Task objective:
Copy out precisely the lines beginning at the line that contains "washer = lock_washer()" and ending at the line that contains "in imported if", including both.
--- Start ---
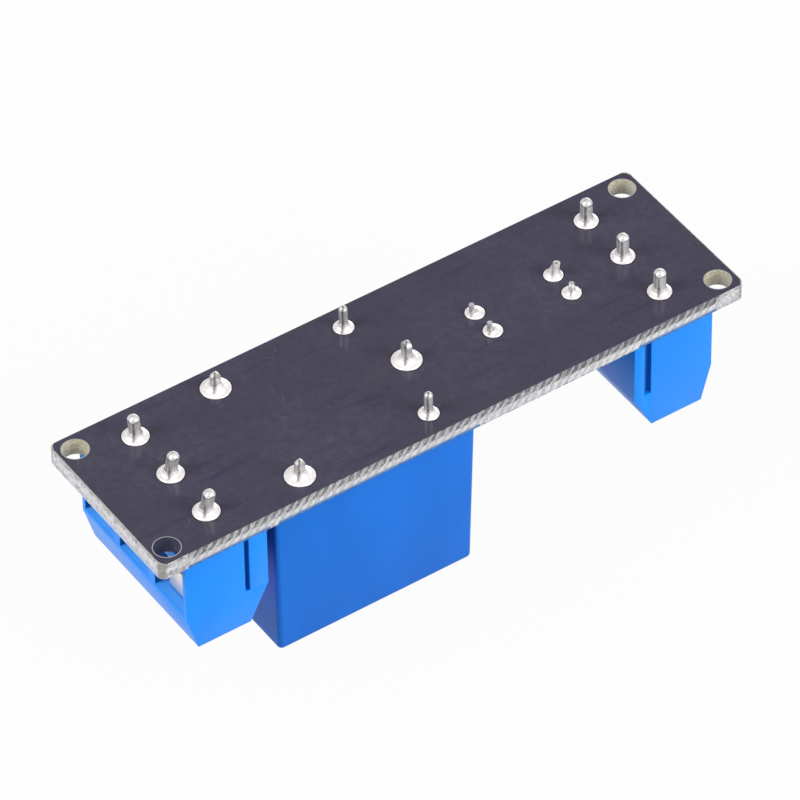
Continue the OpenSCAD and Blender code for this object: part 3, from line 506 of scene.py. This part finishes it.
def bundle_light(m, x, depth, fibre, fine):
    """How light the long edges are: two rows of slanted fibre bundles, duller towards the right."""
    turn = 2 * math.pi / (settings("board").weave_pitch / MM)
    wobble = m.noise(1.3, 2.0) * 0.50
    patch = m.noise(1.0, 2.0, (1.0, 1.0, 0.2))
    lower = depth.ramp(0.64, 0.90)
    right = x.ramp(6.0, 13.0) * (1.0 - x.ramp(24.6, 25.6))
    phase = (x + depth * 0.55 + wobble + lower * 0.35) * turn
    stroke = phase.sin() * 0.34 + (phase * 2.3 + patch * 5.0).sin() * 0.22 + 0.5
    stroke = stroke.ramp(0.15, 0.85) * (0.45 + patch * 0.9)
    light = 0.03 + depth.ramp(0.02, 0.16) * 0.24 + depth.ramp(0.1, 0.4) * 0.07 + lower * 0.42
    light = light + (stroke - 0.45) * (0.60 - lower * 0.20)
    light = light + (fine - 0.5) * 0.75 + (fibre - 0.5) * 0.80
    return light - right * (1.0 - lower) * 0.20 + right * lower * 0.04


def end_light(m, depth, side, fibre, fine):
    """How light the short edges and the corners are: cut fibres in all directions."""
    swell = depth.ramp(0.0, 0.7) * 0.36 - depth.ramp(0.8, 1.3) * 0.2
    swell = swell + (m.noise(2.6, 3.0) - 0.5) * 1.3 + (fibre - 0.5) * 1.5 + (fine - 0.5) * 1.1
    return 0.44 + side * 0.14 + swell


def near_edge(value, edge, start, full):
    """A mask that rises towards an edge of the board on both sides of its middle."""
    return abs(value).ramp(edge - start, edge - full)


def laminate_finish():
    """Sawn glass laminate at the board's edges, and the drilled walls of its holes."""
    s = settings("board")
    m = Finish("glass_laminate", IOR=1.5)
    x, y, z = m.axes()
    depth = BOARD_HIGH.z - z
    fibre = m.noise(3.6, 4.0, (1.0, 1.0, 1.6))
    fine = m.noise(6.5, 3.0, (1.0, 1.0, 0.35))
    ends = near_edge(x, BOARD_HIGH.x, 3.1, 2.1)
    side = near_edge(x, BOARD_HIGH.x, 0.5, 0.2)
    light = bundle_light(m, x, depth, fibre, fine) * (1.0 - ends)
    light = light + ends * end_light(m, depth, side, fibre, fine)
    tone = m.blend(light.at_least(0.0).at_most(1.0), s.core_shade, s.core_colour)

    # Painted shade and blue reflection at the edge's foot over the blue parts, and painted shadow dashes
    stands = most([within(abs(x - at) - half, 0.05) for at, half in board_feet()])
    foot = (depth + (fine - 0.5) * 0.12).ramp(1.16, 1.46) * stands
    tone = m.blend(foot, tone, s.foot_shade_colour)
    painted_shadow_dash = fibre.ramp(0.46, 0.54) * depth.ramp(1.48, 1.53) * (1.0 - ends)
    tone = m.blend(painted_shadow_dash * 0.8, tone, shade(s.foot_shade_colour, 0.25))
    # A painted blue reflection at the lower border of the short edges, stronger at the front
    painted_blue_reflection = side * depth.ramp(1.05, 1.5) * (0.15 + (1.0 - y.ramp(-1.0, 3.0)) * 0.5)
    tone = m.blend(painted_blue_reflection, tone, (0.42, 0.53, 0.78))

    # The corners are darker, and the wall of the near left hole is darker
    corner = near_edge(x, BOARD_HIGH.x, 0.65, 0.35) * near_edge(y, BOARD_HIGH.y, 0.65, 0.35)
    tone = m.blend(corner * 0.7, tone, shade(s.hole_colour, 0.40))
    hole = within(from_corner_hole(x, y) - 0.03)
    wall = m.blend(fibre.ramp(0.3, 0.7), shade(s.hole_colour, 0.78), shade(s.hole_colour, 1.18))
    darker_walled = (1.0 - x.ramp(-1.0, 1.0)) * (1.0 - y.ramp(-1.0, 1.0))
    wall = m.blend(darker_walled * (1.0 - fibre.ramp(0.62, 0.70) * 0.15), wall, s.dark_wall_colour)
    m.set("Base Color", m.blend(hole, tone, wall))
    m.set("Roughness", 0.80 - light * 0.14)
    m.bump(light * (1.0 - hole) * 0.8 + fibre * 0.3 + fine * 0.2, 0.06)
    return m.material


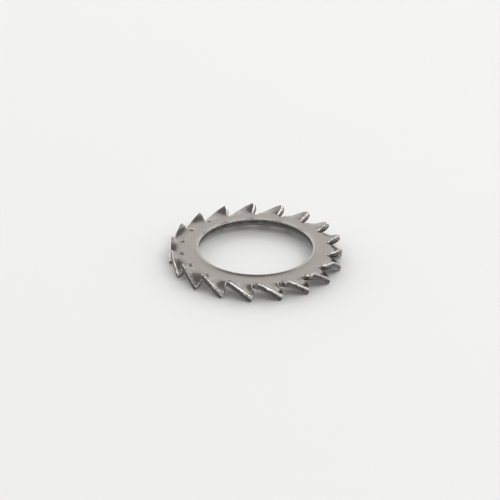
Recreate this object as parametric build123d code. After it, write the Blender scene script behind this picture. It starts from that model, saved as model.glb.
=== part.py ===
from build123d import *
from math import cos, pi, radians, sqrt, tan
import os

# External toothed lock washer for a 16 mm bolt, pressed from one piece of sheet.
# It lies on its back: the axis of the bore is Z, and Z = 0 is the surface under the lowest tooth corners.
# Every tooth is twisted about its own radial axis, its clockwise edge up and its other edge down.

# Driving dimensions, in millimetres and degrees, and the number of sections that shape a tooth.
bore_diameter = 17.0
web_width = 2.28
sheet_thickness = 0.9
tooth_count = 18
tooth_length = 2.22
gap_round = 0.42
flare_length = 1.17
tip_slit = 0.1
twist_angle = 39.0
twist_start = 0.05
twist_ease = 0.3
twist_axis_rise = 0.15
tip_skew = 4.0
rim_rise = 0.28
rim_width = 0.62
rim_round = 0.1
rim_blend = 0.5
punch_round = 0.4
edge_break = 0.08
tip_break = 0.045
section_count = 11

# Places that follow from them.
bore_radius = bore_diameter / 2
gap_floor_radius = bore_radius + web_width
outer_radius = gap_floor_radius + tooth_length
root_radius = gap_floor_radius + twist_start
pitch_angle = 360 / tooth_count
gap_centre = Vector(gap_floor_radius + gap_round, 0, 0).rotate(Axis.Z, pitch_angle / 2)
lowered_end = Rot(0, 0, pitch_angle / 2) * Pos(outer_radius, 0, 0)
trim_frame = lowered_end * Rot(0, 0, -tip_skew) * Pos(-outer_radius, 0, 0)
overrun = sheet_thickness / 2
tall = 4 * tooth_length + sheet_thickness
on_circle = 0.002


def half_width(radius, inset=0):
    """Half the width of the tooth in the flat blank, square to its middle line, less an inset.

    Beside the round floor of the gap it follows that circle, then it flares until only the slit is left.
    """
    hole = gap_round + inset
    if radius <= gap_centre.X:
        return gap_centre.Y - sqrt(hole**2 - (gap_centre.X - radius) ** 2)
    waist = gap_centre.Y - hole
    beside_slit = radius * tan(radians(pitch_angle / 2)) - tip_slit / 2 - inset
    share = min((radius - gap_centre.X) / flare_length, 1)
    return waist + (beside_slit - waist) * (1 - cos(pi * share)) / 2


def twist_at(radius):
    """The twist at one radius: it begins gently, then grows evenly and is all there at the outer circle."""
    reach = max(radius - root_radius, 0)
    grown = reach**2 / (2 * twist_ease) if reach < twist_ease else reach - twist_ease / 2
    return twist_angle * grown / (outer_radius - root_radius - twist_ease / 2)


def tooth_section(radius):
    """The sheet cut square across a tooth at one radius, its four sheared edges broken.

    It is turned about an axis a little above the middle of the sheet.
    """
    wide, half = half_width(radius), sheet_thickness / 2
    narrow, low = half_width(radius, edge_break), half - edge_break
    right_side = [(wide, -low), (wide, low), (narrow, half)]
    left_side = [(-narrow, half), (-wide, low), (-wide, -low)]
    corners = right_side + left_side + [(-narrow, -half), (narrow, -half)]
    twist = twist_at(radius)
    across = Vector(0, 1, 0).rotate(Axis.X, -twist)
    upward = Vector(0, 0, 1).rotate(Axis.X, -twist)
    twist_axis = Vector(radius, 0, twist_axis_rise - half)
    section_plane = Plane(origin=twist_axis - upward * twist_axis_rise, x_dir=across, z_dir=(1, 0, 0))
    return section_plane * make_face(Polyline(*corners, close=True))


def tip_edges(tooth):
    """The edges round the end face of a tooth, which all lie on the trimming circle."""
    edges = []
    for edge in tooth.edges():
        places = [edge @ share - trim_frame.position for share in (0, 0.5, 1)]
        if all(abs(Vector(place.X, place.Y).length - outer_radius) < on_circle for place in places):
            edges.append(edge)
    return edges


def twisted_tooth():
    """One tooth, lofted through its sections and trimmed at the tip.

    The twist draws the raised corner in: the trimming circle is the outer one, skewed about its lowered end.
    """
    step = (outer_radius + overrun - root_radius) / (section_count - 1)
    tooth = loft([tooth_section(root_radius + step * index) for index in range(section_count)])
    tooth = tooth & (trim_frame * Cylinder(outer_radius, tall))
    return chamfer(tip_edges(tooth), tip_break)


def web_profile():
    """Half section of the flat web: raised punched rim at the bore, rounded lower edge of the bore."""
    reach = root_radius + tooth_length
    corners = [
        (bore_radius, -sheet_thickness),
        (bore_radius, rim_rise),
        (bore_radius + rim_width, 0),
        (reach, 0),
        (reach, -sheet_thickness),
    ]
    rounds = [punch_round, rim_round, rim_blend]
    face = make_face(Polyline(*corners, close=True))
    for corner, radius in zip(corners, rounds):
        face = fillet(face.vertices().sort_by_distance(Vector(*corner))[0], radius)
    return Plane.XZ * face


def gap_hole():
    """The round end of a gap, with its two sheared edges broken."""
    flare = Cone(gap_round, gap_round + 2 * edge_break, 2 * edge_break)
    return Cylinder(gap_round, tall) + flare + Pos(0, 0, -sheet_thickness) * Rot(180, 0, 0) * flare


def web_sector():
    """One pitch of the web, ended by a flat across the root of the tooth, with the round ends of two gaps."""
    slice_of_web = Rot(0, 0, -pitch_angle / 2) * revolve(web_profile(), Axis.Z, pitch_angle)
    inside = Box(root_radius, 2 * outer_radius, tall, align=(Align.MIN, Align.CENTER, Align.CENTER))
    web = slice_of_web & inside
    for side in (-1, 1):
        web -= Pos(gap_centre.X, side * gap_centre.Y, 0) * gap_hole()
    return web


def lock_washer():
    """The whole washer, stood on its lowest tooth corners."""
    sector = web_sector() + twisted_tooth()
    turned = [Rot(0, 0, pitch_angle * index) * sector for index in range(tooth_count)]
    washer = turned[0].fuse(*turned[1:]).clean()
    return Pos(0, 0, -washer.bounding_box().min.Z) * washer


washer = lock_washer()
washer.label = "lock_washer"

os.makedirs("parts", exist_ok=True)
export_step(washer, "parts/lock_washer.step")
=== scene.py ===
import random
from math import atan2, cos, hypot, pi, radians, sin, sqrt, tan

import bmesh
import bpy
from mathutils import Matrix, Vector, noise


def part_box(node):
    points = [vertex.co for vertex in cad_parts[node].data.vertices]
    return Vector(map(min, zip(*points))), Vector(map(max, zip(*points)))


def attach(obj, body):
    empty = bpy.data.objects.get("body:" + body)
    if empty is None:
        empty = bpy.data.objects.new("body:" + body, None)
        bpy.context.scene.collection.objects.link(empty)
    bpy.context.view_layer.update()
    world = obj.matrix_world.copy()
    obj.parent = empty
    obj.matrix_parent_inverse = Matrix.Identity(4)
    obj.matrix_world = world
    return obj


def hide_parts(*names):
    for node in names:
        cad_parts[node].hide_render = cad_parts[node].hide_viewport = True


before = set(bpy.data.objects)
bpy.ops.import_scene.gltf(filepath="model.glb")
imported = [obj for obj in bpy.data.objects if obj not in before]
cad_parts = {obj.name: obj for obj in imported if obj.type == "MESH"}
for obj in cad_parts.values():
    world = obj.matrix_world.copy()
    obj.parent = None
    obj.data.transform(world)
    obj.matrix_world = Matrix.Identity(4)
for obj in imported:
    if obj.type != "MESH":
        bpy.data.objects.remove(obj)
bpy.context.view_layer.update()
washerLow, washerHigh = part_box("lock_washer")
print("frame loaded, washer box", washerLow, washerHigh)

mm = 0.001

# the washer, in millimetres and degrees; its main sizes are those of the part
washer = {
    "boreRadius": 8.5,
    "webWidth": 2.28,
    "thickness": 0.9,
    "toothCount": 18,
    "toothLength": 2.22,
    "gapRound": 0.42,
    "flareLength": 1.17,
    "tipSlit": 0.1,
    "twist": 39.0,  # reached at the outer circle
    "twistStart": 0.05,  # out from the floor of the gaps
    "twistEase": 0.3,  # length over which the twist begins
    "axisRise": 0.15,  # of the twist's axis over the middle of the sheet
    "tipSkew": 4.0,
    "rimRise": 0.28,
    "rimWidth": 0.62,
    "rimRound": 0.1,
    "rimBlend": 0.14,  # how softly the rim's slope runs out into the web
    "punchRound": 0.4,  # under the bore
    "topRound": 0.22,  # of the sheared edges, rolled over above
    "rollPower": 1.5,  # shape of every round: 1 is a flat bevel, 2 is a circle
    "lowRound": 0.07,  # of the sheared edges, worn below
    "cornerRound": 0.08,  # of the tips, seen from above
    "knockDepth": 0.2,  # limit for the knocks from tumbling along the rolled edges
    "knockScale": 1.7,
    "twistSpread": 1.3,  # how far one tooth's twist strays from the next one's
    "lengthSpread": 0.03,
    "seed": 4,
    # the mesh of one tooth: columns across it, in each rounded edge and between them, and rows outwards
    "sideColumns": 5,
    "middleColumns": 16,
    "rimRows": 8,
    "webRows": 6,
    "gapRows": 8,
    "toothRows": 12,
    "tipSteps": 3,  # in which the tip's arc is found for a column
    "wallCuts": [-0.12, -0.3, -0.5, -0.7],  # heights at which the sheared walls get a row of vertices
    "mergeDistance": 0.0005,
    # what the surface is like from place to place, for the knocks and the material
    "markedZone": 0.5,  # how far in from a sheared edge the metal is dented
    "skin": 0.01,  # what is nearer than this to the top or the underside is no wall
    "sideWallReach": 0.1,  # of the side walls, cut above and torn below; tips and bore take the dark torn colour all over, as painted shade
    "wearAndHighlightLength": (0.3, 0.8),  # outwards from a gap's floor to full wear and full painted highlight, raised side and lowered side
    "leastWearAndHighlight": 0.25,  # of wear and painted highlight, at the floor of a gap
    "burnishAndHighlightSpread": 2.2,  # above 1, the burnish and its painted highlight are full before the very edge
    "rimBurnishAndHighlight": 0.35,  # burnish and painted highlight at the bore, fading over as many millimetres
}

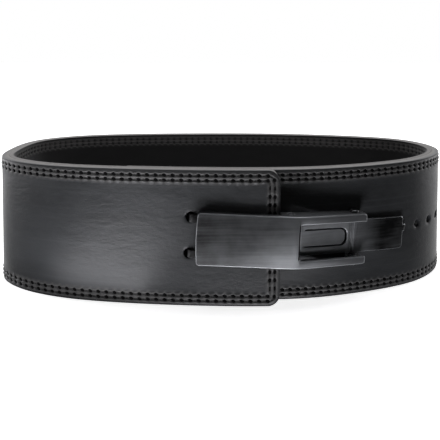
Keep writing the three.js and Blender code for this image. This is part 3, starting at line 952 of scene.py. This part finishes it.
--- End ---
The solution:
washer = lock_washer()
washer.label = "lock_washer"

os.makedirs("parts", exist_ok=True)
export_step(washer, "parts/lock_washer.step")
=== scene.py ===
import random
from math import atan2, cos, hypot, pi, radians, sin, sqrt, tan

import bmesh
import bpy
from mathutils import Matrix, Vector, noise


def part_box(node):
    points = [vertex.co for vertex in cad_parts[node].data.vertices]
    return Vector(map(min, zip(*points))), Vector(map(max, zip(*points)))


def attach(obj, body):
    empty = bpy.data.objects.get("body:" + body)
    if empty is None:
        empty = bpy.data.objects.new("body:" + body, None)
        bpy.context.scene.collection.objects.link(empty)
    bpy.context.view_layer.update()
    world = obj.matrix_world.copy()
    obj.parent = empty
    obj.matrix_parent_inverse = Matrix.Identity(4)
    obj.matrix_world = world
    return obj


def hide_parts(*names):
    for node in names:
        cad_parts[node].hide_render = cad_parts[node].hide_viewport = True


before = set(bpy.data.objects)
bpy.ops.import_scene.gltf(filepath="model.glb")
imported = [obj for obj in bpy.data.objects if obj not in before]
cad_parts = {obj.name: obj for obj in imported if obj.type == "MESH"}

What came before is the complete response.